Panel: Joanna Bryson, Martin Vetterli, Raia Hadsell, Christopher Bishop

Some nice thoughts were discussed here:

  • In order to take benefits from AI, we need to better understanding the difference between humans and machines in terms of learning.
  • There is a huge mismatch in terms of people studying AI and ML and people working on real big-challenge problems. Lots of companies are still working on minor issues, with a limited impact.
  • It is important to keep a human-centric vision, even in the future when some great improvements in AI will be inevitable.
  • It is easier to focus on adverse effects instead of imagining happy scenarios, nevertheless we must force themselves to design those positive examples.
  • The gap between the Hype and the Real implementation is still huge.
  • The issue is about who owns the data!
  • Is it highly important to publish results and to share them in the community.
  • Now AlphaGo plays Go game better than humans, but machines didn’t invent Go, and probably machines didn’t have fun when they play Go as well as humans have. Creativity is still a human-only feature.
  • Don’t forget that humans are HIGHLY SPECIALISED, more than what we usually think.
  • Intelligent doesn’t mean human-like.
  • Researchers responsibility is not only to create new technologies but also to reduce the digital divide and to foster a participatory dialogue with the society.
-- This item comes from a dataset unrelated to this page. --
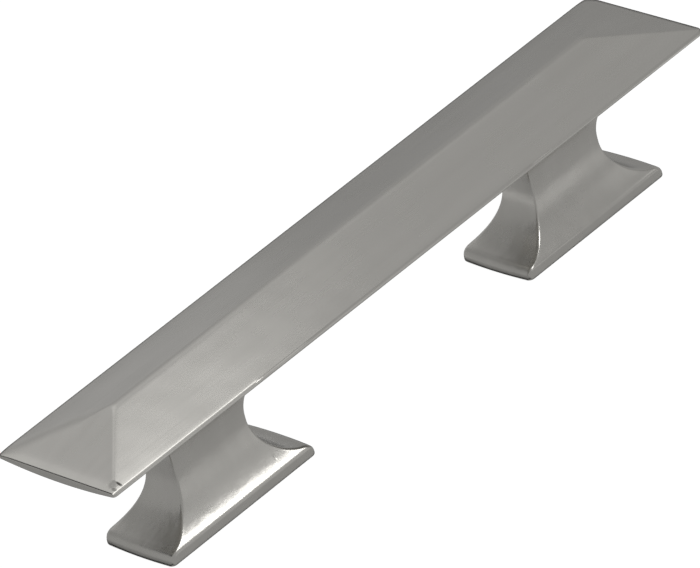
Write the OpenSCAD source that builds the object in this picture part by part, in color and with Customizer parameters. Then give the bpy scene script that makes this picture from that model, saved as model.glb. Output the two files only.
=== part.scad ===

To conclude, let me thank the organisers for having me and, in general, for the great event. This is only the second edition but personally I think there are all the basis for making AMLD an awesome event concerning applied ML and AI in Europe.

Last but not least, an applause goes to Chiara Enderle that played amazing classic music in the cello interludes during the conference. No Machine Learning, no AI, simply Bach’s music.

Brainstorming about future and innovation means setting the mindset and the discussion on an “higher” level: in this sense music is absolutely a very nice and effective mind-elevator.